Aichacher Nachrichten

„Wir waren kein geschlosse­nes Team“

Handball-Vizepräsid­ent Bob Hanning über vergangene Fehler und was bei der EM besser laufen soll

- Interview: Eric Dobias, dpa

Wie bewerten Sie die ersten Monate der Amtszeit von Bundestrai­ner Christian Prokop?

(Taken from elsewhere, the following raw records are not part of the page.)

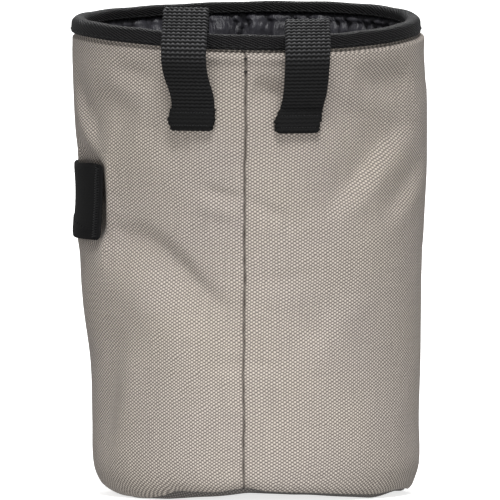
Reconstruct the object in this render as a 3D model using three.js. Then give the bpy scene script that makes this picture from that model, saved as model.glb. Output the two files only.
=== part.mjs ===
// A climbing chalk bag, standing on its base: a soft cloth pot with a bound rim, worn at the back of the waist.
// Millimetres, +Z up. The back of the bag, which carries the belt loops, faces -Y.
// Every ring of cloth is described by two numbers: turn, the angle round the bag from the middle of its back
// towards +X, and up, the share of the wall's height from its bottom hem to its top edge.
import * as THREE from "three";

const degrees = Math.PI / 180;
const sewnGap = 0.3; // the clearance between two pieces that are sewn together

const bag = {
  halfWidth: 59.3, // the widest half, side to side
  halfDepth: 53, // the widest half, back to front
  brushDent: 6, // how far the wall is pushed in behind the brush loop
};

// The rim is the middle line of the binding: an ellipse whose back dips and whose front stands up a little.
const rim = {
  halfWidth: bag.halfWidth * 0.939,
  halfDepth: bag.halfDepth * 0.943,
  shiftX: -1.1, // the rim sits a little to the left of the body
  sideHeight: 156.9, // at the left and right ends
  frontRise: 3.2, // how much the front is higher, and the back lower, than the ends
  sag: 1.1, // how much both dip between the ends
  cornerRise: 1.15, // how much the front's right and the back's left are higher than that
};

const shell = { thickness: 1.0, columns: 64 };
const lining = { thickness: 1.0, columns: 80, gathers: 20, gatherDepth: 2.4, slack: 6.8, floorHeight: 5.2 };
const binding = { height: 5, tape: 1.1 };
const base = { thickness: 1.0 };

// The binding is folded over both cloths, so its slot is as wide as what goes into it.
const slotHalf = (shell.thickness + lining.thickness + 3 * sewnGap) / 2;
const bindingHalf = slotHalf + binding.tape;
const clothEdge = binding.height / 2 - binding.tape - sewnGap; // the cloths' top edge above the rim's middle line
const shellFace = slotHalf - sewnGap; // the shell's outer face from that line
const neckLift = -binding.height / 2 - 0.3; // where both cloths have come in far enough to enter the slot
const swell = 1.8; // how far below that the wall is full again

// Half-widths to the left and right and half-depths to the back and front, as shares of bag's.
const sections = [
  { up: 0.0, left: 0.775, right: 0.9, back: 0.86, front: 0.86 },
  { up: 0.02, left: 0.838, right: 0.926, back: 0.905, front: 0.9 },
  { up: 0.06, left: 0.877, right: 0.955, back: 0.94, front: 0.935 },
  { up: 0.15, left: 0.883, right: 0.957, back: 0.955, front: 0.955 },
  { up: 0.28, left: 0.899, right: 0.961, back: 0.965, front: 0.972 },
  { up: 0.4, left: 0.937, right: 0.964, back: 0.975, front: 0.988 },
  { up: 0.53, left: 0.968, right: 0.983, back: 0.985, front: 1.0 },
  { up: 0.63, left: 0.961, right: 0.993, back: 0.99, front: 1.0 },
  { up: 0.72, left: 0.973, right: 1.0, back: 0.99, front: 0.995 },
  { up: 0.82, left: 0.988, right: 1.0, back: 0.988, front: 0.99 },
  { up: 0.92, left: 0.995, right: 0.99, back: 0.985, front: 0.985 },
  { up: 1.0, left: 0.995, right: 0.98, back: 0.982, front: 0.98 },
];

// How high the wall's hem and the base's edge stand off the ground round the bag, as shares of hemLift. The bag
// stands on the low places of its base at the two back corners and at the middle of the front.
const hemLift = 4.6;
const hemRows = [
  { turn: -180, hem: 0.15, base: 0.0 },
  { turn: -165, hem: 0.16, base: 0.06 },
  { turn: -90, hem: 0.24, base: 0.12 },
  { turn: -69, hem: 0.11, base: 0.06 },
  { turn: -58, hem: 0.1, base: 0.0 },
  { turn: -47, hem: 0.11, base: 0.06 },
  { turn: -38, hem: 0.32, base: 0.1 },
  { turn: -32, hem: 0.65, base: 0.18 },
  { turn: -24, hem: 0.67, base: 0.3 },
  { turn: -13, hem: 0.7, base: 0.42 },
  { turn: -1, hem: 1.0, base: 0.68 },
  { turn: 6, hem: 0.77, base: 0.76 },
  { turn: 22, hem: 0.61, base: 0.6 },
  { turn: 43, hem: 0.4, base: 0.36 },
  { turn: 51, hem: 0.16, base: 0.08 },
  { turn: 58, hem: 0.13, base: 0.0 },
  { turn: 67, hem: 0.14, base: 0.06 },
  { turn: 90, hem: 0.2, base: 0.12 },
  { turn: 165, hem: 0.16, base: 0.06 },
  { turn: 180, hem: 0.15, base: 0.0 },
];

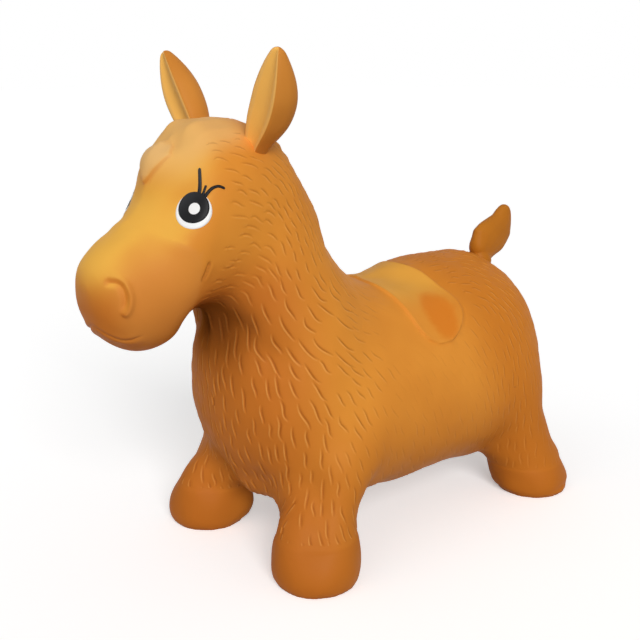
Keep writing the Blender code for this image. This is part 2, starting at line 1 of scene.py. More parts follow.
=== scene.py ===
# %% [markdown]
# # A bouncy ride-on horse
# The real toy is one air-filled bag of soft orange rubber. Head, trunk, legs, saddle and fur are all
# pressed into it by the mould, and only the eyes are painted on. This lesson dresses the plain solids of
# that toy. The frame holds them at their real size, so it is loaded first and nothing in it is moved.
# Lengths are in metres, and in a table that says so in millimetres.

# %% Load the frame
import json
import math
import random
from itertools import product

import bmesh
import bpy
import numpy as np
from mathutils import Matrix, Vector
from mathutils.bvhtree import BVHTree
from mathutils.kdtree import KDTree


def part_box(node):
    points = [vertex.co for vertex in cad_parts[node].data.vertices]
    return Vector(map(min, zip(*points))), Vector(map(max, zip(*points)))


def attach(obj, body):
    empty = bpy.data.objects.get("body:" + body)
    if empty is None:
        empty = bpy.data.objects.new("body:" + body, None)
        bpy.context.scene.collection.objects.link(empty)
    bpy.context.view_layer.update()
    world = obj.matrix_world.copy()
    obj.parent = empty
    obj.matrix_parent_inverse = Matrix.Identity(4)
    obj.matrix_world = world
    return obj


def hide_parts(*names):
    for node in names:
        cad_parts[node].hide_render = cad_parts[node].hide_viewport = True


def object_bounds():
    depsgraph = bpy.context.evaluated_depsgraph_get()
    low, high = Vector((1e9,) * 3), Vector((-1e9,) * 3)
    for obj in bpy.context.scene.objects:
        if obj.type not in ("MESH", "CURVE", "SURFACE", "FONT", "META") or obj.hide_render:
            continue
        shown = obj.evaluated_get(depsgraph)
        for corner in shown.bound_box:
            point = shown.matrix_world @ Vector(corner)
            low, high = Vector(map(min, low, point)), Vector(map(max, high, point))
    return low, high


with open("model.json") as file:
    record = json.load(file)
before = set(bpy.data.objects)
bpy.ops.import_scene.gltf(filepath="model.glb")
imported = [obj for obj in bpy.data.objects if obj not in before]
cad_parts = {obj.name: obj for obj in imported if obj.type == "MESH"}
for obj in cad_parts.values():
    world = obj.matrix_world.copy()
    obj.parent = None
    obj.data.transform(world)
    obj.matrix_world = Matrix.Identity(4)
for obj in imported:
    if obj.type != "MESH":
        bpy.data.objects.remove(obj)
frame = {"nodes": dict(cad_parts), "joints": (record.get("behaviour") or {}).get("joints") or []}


def to_print(vector):
    return tuple(round(v, 4) for v in vector)


def add_object(name, data):
    thing = bpy.data.objects.new(name, data)
    bpy.context.scene.collection.objects.link(thing)
    return thing


solid_low, solid_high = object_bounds()
hinge_places = {j["child"]: Vector(j["pos_m"]) for j in frame["joints"] if "pos_m" in j}
hinge_axes = {j["child"]: Vector(j["axis"]).normalized() for j in frame["joints"] if "pos_m" in j}
plug_low, plug_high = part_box("valve_plug")
valve_axis = (plug_low + plug_high) / 2
print("solids from", to_print(solid_low), "to", to_print(solid_high))

# %% [markdown]
# ## The camera
# The photograph looks at the horse's left side from ahead and a little above. The camera is set first,
# because every later choice is judged through it. It stands on a ball round a target inside the trunk, and
# its lens comes from the focal length that made the solid's outline lie on the photographed one.

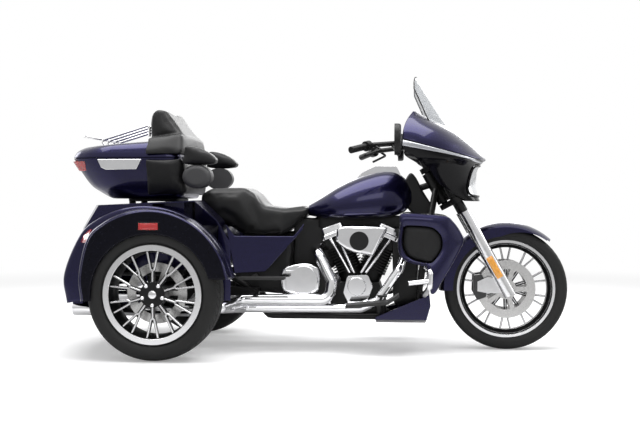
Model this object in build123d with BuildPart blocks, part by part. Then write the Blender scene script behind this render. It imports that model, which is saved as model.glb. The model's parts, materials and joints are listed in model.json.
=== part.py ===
from build123d import *
from math import cos, degrees, radians, sin, tan
import os

# A three-wheeled touring motorcycle: one steered front wheel, and two rear wheels under a wide body
# with a trunk and a top case. Millimetres. +X is forward, +Y is the rider's left, +Z is up.
# The floor is Z = 0, and the origin is on the floor, half way along the machine.

# Stance and wheels
LENGTH = 2620.0
WHEELBASE = 1734.0
TRACK = 1120.0
FRONT_TYRE_R = 319.3
FRONT_TYRE_W = 130.0
FRONT_LIP_R = 257.0
FRONT_SEAT_R = 241.5
REAR_TYRE_R = 325.4
REAR_TYRE_W = 215.0
REAR_LIP_R = 245.5
REAR_SEAT_R = 228.6
FRONT_X = LENGTH / 2 - FRONT_TYRE_R
REAR_X = FRONT_X - WHEELBASE
WHEEL_Y = TRACK / 2
SPOKES = 10
BEAD_INSET = 20.0
LIP_GAP = 1.0
LIP_FACE = 24.0
FIT_GAP = 0.3
FRONT_AXLE_R = 12.5
REAR_AXLE_R = 20.0
FRONT_HUB_HALF = 77.0
DISC_R = 150.0
DISC_T = 5.0

# Steering head and fork
RAKE = radians(29.0)
FORK_OFFSET = 60.0
LEG_Y = 125.0
SLIDER_R = 33.0
SLIDER_TOP_Z = 722.0
TUBE_R = 25.0
TUBE_TOP_Z = 962.0
LOW_CLAMP_Z = 755.0
HIGH_CLAMP_Z = 945.0
CLAMP_T = 28.0
HEAD_R = 34.0
STEM_R = 17.0
HEAD_END_GAP = 17.0
BAR_R = 13.0
BAR_Z = 1035.0
GRIP_R = 17.0

# Front fender
FENDER_CROWN_R = 349.0
FENDER_SIDE_Y = 82.0
FENDER_EDGE_R = 275.0
FENDER_T = 4.0
FENDER_FRONT_ANGLE = 48.0
FENDER_REAR_ANGLE = 182.0
FENDER_SWEEP = (75.0, 43.0)
FENDER_SWEEP_R = 252.5

# Rear body, trunk and rear fenders
BODY_HALF_W = 560.0
BOW_X = 197.0
BODY_SKIN = 5.0
WELL_R = 372.0
WELL_INNER_Y = 430.0
FENDER_HALF_W = 690.0
MOUTH_R = 300.0
TUB_HALF_W = 424.0
TUB_FLOOR_Z = 440.0
TUB_WALL = 6.0
TUB_FRONT_X = -640.0
BODY_FRONT_X = -470.0
BODY_RECESS_Y = 352.0
SEAT_POCKET_X = -622.0
SEAT_POCKET_Y = 203.0
SEAT_POCKET_Z = 655.2
DOOR_HALF_W = 330.0
DOOR_LOW_Z = 375.0
DOOR_HIGH_Z = 715.0
DOOR_T = 10.0
DOOR_GAP = 8.0
DOOR_PIVOT_X = -1304.0
DOOR_PIVOT_Z = 368.0
DOOR_BARREL_R = 6.0
DOOR_PIN_R = 3.0
RUNNING_GAP = 0.1

# Top case
CASE_FRONT_X = -690.0
CASE_WALL = 6.0
PAD_REAR_X = -871.0
PAD_T = 22.0
LID_PIVOT_Y = 342.0
LID_PIVOT_Z = 1001.5
LID_PIN_R = 5.0

# Engine
CRANK = (225.0, 270.0)
VEE = {"rear": radians(-21.5), "front": radians(23.5)}
BARREL_R = 64.0
BARREL_BASE = 90.0
HEAD_BASE = 290.0
ROCKER_BASE = 345.0
ROCKER_TOP = 408.0
FINS = 9
HEAD_SIDE_Y = 68.0
FIN_T = 5.0
FIN_HALF = 75.0
CASE_R = 103.0
CASE_HALF_W = 100.0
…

Bob Hanning: Er ist die Arbeit genau mit der Akribie und Konsequenz angegangen, wie wir uns das im Präsidium erhofft haben. Er hat auf dem Bestehende­n aufgebaut, aber auch eigene Akzente gesetzt. Die EM-Qualifikat­ionsspiele haben gezeigt, dass wir auf einem guten Weg sind. Nach dem selbst verschulde­ten WM-Aus gegen Katar ist wieder eine Verlässlic­hkeit da. Das sehe ich als ersten Schritt und Erfolg an.

Die EM ist die erste Standortbe­stimmung in der Ära Prokop. Welches Ziel hat der Verband ausgegeben? Hanning:: Der Anspruch einer deutschen Mannschaft muss es sein, jedes Spiel gewinnen zu können und zu wollen. Immer im Wissen, dass wir nicht jedes Spiel nur durch eine eigene gute Leistung gewinnen können, weil die Weltspitze zu breit ist.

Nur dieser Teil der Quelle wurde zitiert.